Ohioans for
the Rule of Law

Fellow Ohioans,

For generations, Americans have relied not on the goodwill of those in power, but on the Rule of Law to protect liberty, maintain order, and preserve democratic self-government.

That commitment—to law over force, process over impulse, and accountability over expediency—has been the bedrock of our constitutional system.


Recent events across the country have caused many of us to reflect, soberly and seriously, on whether those commitments are being tested in ways we have not seen in modern times. The use of armed government agents without clear identification, the deployment of military or quasi-military forces in civilian settings, the targeting of institutions perceived as dissenting, and the blurring of lines between law enforcement and political objectives should concern Americans of every political persuasion. These are not abstract debates. They go to the core question of whether power remains constrained by law.

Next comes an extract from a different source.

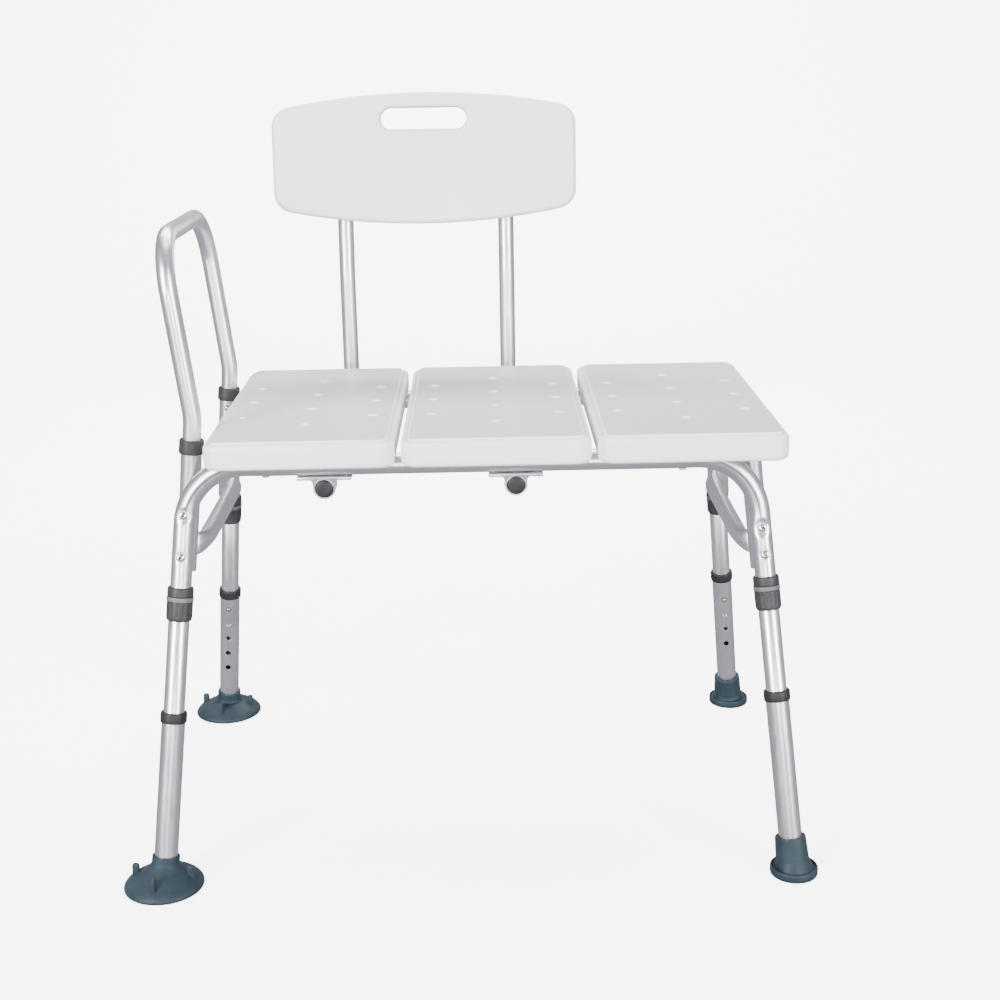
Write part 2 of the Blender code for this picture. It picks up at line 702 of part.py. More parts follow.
for tag, sy in (("front", -1), ("rear", 1)):
    at = Vector((upper_x(-1, BUTTON_Z), sy * SOCKET_Y, BUTTON_Z))
    e = pivot("arm_button_axis_" + tag, at)
    e.parent = arm
    e.location = at - Vector(arm.location)
    bm = plug(at, (0, -sy, 0), REF_X, [(0.0042, 0.0062), (0.0042, 0.0076), (0.0033, 0.0076),
                                       (0.0033, 0.0142), (0.0024, 0.0152)], n=8)
    obj = make("arm_button_" + tag, bm, STEEL, None, origin=at)
    obj.parent = e
    obj.location = (0, 0, 0)

# ------------------------------------------------------------------- backrest
back = pivot("backrest_axis", (XC + PANEL_X, BACK_FRONT, BACK_TUBE_Z))
tilt_up = Vector((0, math.sin(BACK_TILT), math.cos(BACK_TILT)))
tilt_out = Vector((0, -math.cos(BACK_TILT), math.sin(BACK_TILT)))
for tag, bx in (("left", BACK_X[0]), ("right", BACK_X[1])):
    x = XC + bx
    knee = Vector((x, BACK_POST_Y, BACK_KNEE_Z))
    pts = [Vector((x, BACK_FRONT, BACK_TUBE_Z)), Vector((x, BACK_POST_Y, BACK_TUBE_Z)),
           knee, knee + tilt_up * BACK_END]
    path = fillet(pts, [0, BACK_BEND_R, 0.12, 0], seg={1: 7, 2: 2})
    make("back_tube_" + tag, tube(path, R_ARM, R_ARM_IN, REF_X), ALU, back)

for tag, bx in (("left", BACK_X[0]), ("right", BACK_X[1])):
    bm = plug((XC + bx, BACK_FRONT, BACK_TUBE_Z), REF_Y, REF_X,
              [(0.0098, -0.0032), (R_ARM, -0.0022), (R_ARM, -GAP), (0.0094, -GAP),
               (0.0090, 0.012)])
    make("back_tube_cap_" + tag, bm, DARK, back)

# moulded panel in front of the posts
mid = Vector((XC + PANEL_X, BACK_POST_Y, BACK_KNEE_Z)) + tilt_up * PANEL_MID
face0 = mid + tilt_out * (R_ARM + GAP)          # its rear face touches the posts


def back_outline():
    pts, radii = [], []
    steps = 6
    for i in range(steps + 1):
        t = -1 + 2 * i / steps
        pts.append((t * PANEL_HALF_W, -PANEL_HALF_H * (1 - 0.25 * t * t), 0))
        radii.append(0.028 if i in (0, steps) else 0)
    for i in range(steps + 1):
        t = 1 - 2 * i / steps
        pts.append((t * PANEL_HALF_W, PANEL_HALF_H * (1 - 0.25 * t * t), 0))
        radii.append(0.028 if i in (0, steps) else 0)
    return fillet(pts, radii, seg=4, closed=True)


def back_place(u, v, w):
    return face0 + Vector((1, 0, 0)) * u + tilt_up * v + tilt_out * w


layers = [(0.0060, 0.0), (0.0, 0.0060), (0.0, PANEL_T - 0.0080),
          (0.0040, PANEL_T - 0.0025), (0.0110, PANEL_T)]
obj = make("backrest_panel", slab(back_outline(), layers, back_place), WHITE, back)
bm = bmesh.new()
n = 6
pts = []
for end, start in ((1, -math.pi / 2), (-1, math.pi / 2)):
    for i in range(n + 1):
        w = start + math.pi * i / n
        pts.append((end * (SLOT_L - SLOT_H) / 2 + SLOT_H / 2 * math.cos(w),
                    SLOT_V + SLOT_H / 2 * math.sin(w)))
loops = [[bm.verts.new(back_place(u, v, w)) for u, v in pts] for w in (-0.01, PANEL_T + 0.01)]
skin(bm, loops)
cap(bm, loops[0][::-1])
cap(bm, loops[1])
# recess in the back of the moulding between the posts
for u0, u1 in ((-0.100, 0.098),):
    lo = [back_place(u, v, -0.01) for u, v in ((u0, -0.070), (u1, -0.070), (u1, 0.028), (u0, 0.028))]
    hi = [back_place(u, v, PANEL_T - 0.005) for u, v in
          ((u0, -0.070), (u1, -0.070), (u1, 0.028), (u0, 0.028))]
    a = [bm.verts.new(p) for p in lo]
    b = [bm.verts.new(p) for p in hi]
    skin(bm, [a, b])
    cap(bm, a[::-1])
    cap(bm, b)
cut(obj, bm)

bpy.context.view_layer.update()
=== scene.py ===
"""Bath transfer bench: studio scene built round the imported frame."""
import math

import bmesh
import bpy
from mathutils import Matrix, Vector


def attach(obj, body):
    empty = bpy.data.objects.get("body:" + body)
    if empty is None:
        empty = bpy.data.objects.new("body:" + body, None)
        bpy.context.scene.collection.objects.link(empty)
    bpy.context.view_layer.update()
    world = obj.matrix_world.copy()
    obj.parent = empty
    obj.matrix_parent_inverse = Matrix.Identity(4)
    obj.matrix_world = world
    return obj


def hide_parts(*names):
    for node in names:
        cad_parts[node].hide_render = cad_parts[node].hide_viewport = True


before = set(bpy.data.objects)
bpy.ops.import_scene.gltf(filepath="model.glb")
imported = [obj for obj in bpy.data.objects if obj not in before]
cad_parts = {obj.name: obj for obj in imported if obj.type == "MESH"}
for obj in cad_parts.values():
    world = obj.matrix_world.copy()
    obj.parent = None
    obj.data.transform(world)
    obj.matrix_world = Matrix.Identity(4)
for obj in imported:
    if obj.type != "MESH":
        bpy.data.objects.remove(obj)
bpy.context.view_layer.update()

# ------------------------------------------------------------------ dimensions
GAP = 0.0003
R_FRAME, WALL, R_LOWER, R_ARM = 0.0127, 0.0014, 0.0143, 0.0111
R_CUP, R_TIP = 0.0490, 0.0293
XC = (R_CUP - R_TIP) / 2.0
FOOT_X, FOOT_Y = 0.3870, 0.2585
LEAN_X, LEAN_Y = 0.0971, 0.1697
RAIL_Z = 0.5080
RAIL_Y = FOOT_Y - LEAN_Y * RAIL_Z
BEND_R = 0.074
SOCKET_Y = RAIL_Y - 2 * R_FRAME - GAP
SOCKET_KNEE_Z, SOCKET_TOP, SUPPORT_TOP = 0.4780, 0.5330, 0.5090
SOCKET_BOTTOM = {-1: 0.3760, 1: 0.3660}
S_COLLAR = 0.3526
S_CLIP = S_COLLAR + 0.0060
S_UPPER_END = S_COLLAR - 0.010
NECK_LEN = 0.045
R_NECK = R_FRAME - WALL - 0.0004
S_MID_END = 0.118
S_TUBE_LOW = {-1: 0.0120, 1: 0.0247}
LOWER_LEN = 0.2050
S_BUTTON = 0.1900
HOLE_PITCH, HOLE_R = 0.0254, 0.0038
SEAT_W, SEAT_D, SEAT_SHIFT, SEAT_Y0 = 0.688, 0.436, 0.0302, -0.2135
SEAT_TOP, SEAT_THICK = 0.5450, 0.0333
PANEL_GAP, PANEL_CORNER = 0.007, 0.019
DRAIN_COL, DRAIN_PITCH = 0.0793, 0.0831
SEAT_X = XC + SEAT_SHIFT
PANEL_PITCH = (SEAT_W + PANEL_GAP) / 3
PANEL_W = PANEL_PITCH - PANEL_GAP
SEAT_BOTTOM = SEAT_TOP - SEAT_THICK
SEAT_MID_Y = SEAT_Y0 + SEAT_D / 2
BACK_X = (-0.175, 0.053)
BACK_TUBE_Z = RAIL_Z - R_FRAME - R_ARM - 0.0024
BACK_POST_Y, BACK_BEND_R, BACK_KNEE_Z = 0.2665, 0.060, 0.670
BACK_TILT = math.radians(7.0)
BACK_END, BACK_FRONT = 0.205, -0.1860
PANEL_X, PANEL_HALF_W, PANEL_HALF_H = -0.0600, 0.2120, 0.0900
PANEL_T, PANEL_MID = 0.024, 0.1610
SLOT_L, SLOT_H, SLOT_V = 0.120, 0.030, 0.0545
ARM_BOTTOM, ARM_BEND_Z, ARM_LEAN, ARM_TOP_Z, ARM_CORNER_R = 0.4880, 0.5630, 0.114, 0.7740, 0.065
SCREW_Z = {-1: (0.4520, 0.4025), 1: (0.4245, 0.3925)}
LEGS = {"front_left": (-1, -1), "front_right": (1, -1),
        "rear_left": (-1, 1), "rear_right": (1, 1)}
X, Y, Z = Vector((1, 0, 0)), Vector((0, 1, 0)), Vector((0, 0, 1))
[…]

As lawyers, we are trained to resist hysteria and demand evidence, authority, and legal justification. But we are also trained to recognize warning signs. History—both here and abroad—teaches that democratic erosion rarely arrives at once. It advances incrementally, often justified as necessary, temporary, or aimed at some perceived emergency. The danger lies not only in unlawful acts themselves, but in their normalization.

The Rule of Law does not fail only when courts close or elections cease. It fails when institutions hesitate to insist on legal limits; when citizens become accustomed to actions that would once have been unthinkable; and when those with professional and civic responsibility choose silence because speaking feels uncomfortable or risky.

Ohio is not immune from these pressures. 

The question before us is therefore not partisan and not speculative. It is civic and constitutional: What obligations do we owe to one another before red lines are crossed—rather than after?

Of course, courts play a critical role in checking unlawful government action. But the Rule of Law has never been sustained by courts alone. It depends on a culture of legality—on lawyers, educators, faith leaders, veterans, business owners, labor leaders, and ordinary citizens who understand that law is a discipline that restrains power, not a tool that serves it.

Waiting until constitutional violations are undeniable and irreversible is not prudence; it is abdication. Preparedness in defense of lawful governance is not radical. It is responsible citizenship.

We therefore call on Ohio’s institutions and civic leaders to reflect now—calmly, deliberately, and in good faith—on what adherence to the Rule of Law requires if governmental power is exercised without lawful justification. We urge conversations within professional associations, houses of worship, workplaces, and neighborhoods about how lawful, peaceful, and principled responses should occur if democratic norms are threatened.

This is not a call for disorder. It is a call for order grounded in law.

Some will inevitably claim that raising these concerns is political. It is not. The Rule of Law is not a partisan possession. It is the common inheritance of free people. Defending it does not require agreement on policy or ideology—only a shared insistence that power must always answer to the law.

Our state has met difficult moments before with seriousness, restraint, and courage. We are confident it can do so again—not through fear or force, but through fidelity to constitutional principles that endure precisely because they restrain us all.

The question is not whether challenges will arise. It is whether we will be prepared to meet them lawfully, collectively, and without hesitation.